Amid political drama and street theater, and with egos on parade at every level, Rebus works the thorniest case he's ever encountered, with danger at a scale beyond his darkest imaginings. A state-of-the-world novel peopled by real characters, The Naming of the Dead is Rebus's most challenging case yet, and Edgar Award winner Ian Rankin at his very best.

About the Author: "I grew up in a small coal-mining town in central Scotland. I was always interested in stories. Even though the town had no book stores (and my parents were not great readers), I made full use of the local library. It was mind-boggling to me that (at the age of 11 or 12) I could not gain access to a movie theatre to see such classics as 'The Godfather', 'A Clockwork Orange' or 'Straw Dogs', yet no one stopped me from borrowing these titles from my library. Books seemed to have about them a whiff of the illicit and the dangerous. That was all the encouragement I needed. I went to university in 1978, joined a punk band (on vocals), and continued to write a lot of song lyrics and poems. However, I found that my poems were actually 'telling stories', and so started to write short stories.

A few of these found publication and even won some awards. Then one story raged out of control and became my first novel. It was never published, but that didn't matter: I was now a novelist. I stumbled on Detective Inspector John Rebus by accident while attempting to write an update of 'Dr Jekyll and Mr Hyde': Rebus would be my Jekyll, his Hyde a character from his past. Along the way, I discovered that a cop is a good 'tool', a way of looking at contemporary society, its rights and wrongs. Rebus, I decided, would stick around. Meantime, I finished university, moved to London for four years (where I worked first as a college secretary, later as a hi-fi/audio journalist), then rural France for six years. Both my sons were born in France. By the time the oldest had reached school age, we'd decided to move back to Scotland. I now live and work in Edinburgh, and the Rebus novels have gone from strength to strength in terms of sales and recognition.

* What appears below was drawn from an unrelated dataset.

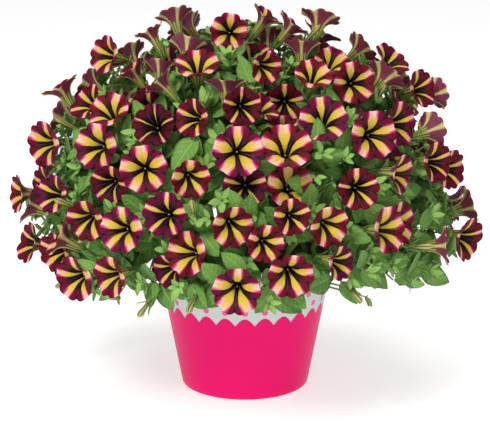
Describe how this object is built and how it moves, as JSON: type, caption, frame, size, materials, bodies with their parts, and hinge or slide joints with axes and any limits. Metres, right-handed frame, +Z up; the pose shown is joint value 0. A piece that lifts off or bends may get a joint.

Favourite/inspirational books include: pretty much anything by James Ellroy, Ruth Rendell, Raymond Chandler. Plus classics of Scottish Literature such as Robert Louis Stevenson's 'Dr Jekyll and Mr Hyde', James Hogg's 'Confessions of a Justified Sinner', and Muriel Spark's 'The Prime of Miss Jean Brodie'. If I had to choose a few others to take to my desert island, I'd probably opt for Martin Amis's 'Money', Anthony Burgess's 'Earthly Powers', Anthony Powell's 'A Dance to the Music of Time' and Ian McEwan's 'First Love, Last Rites'.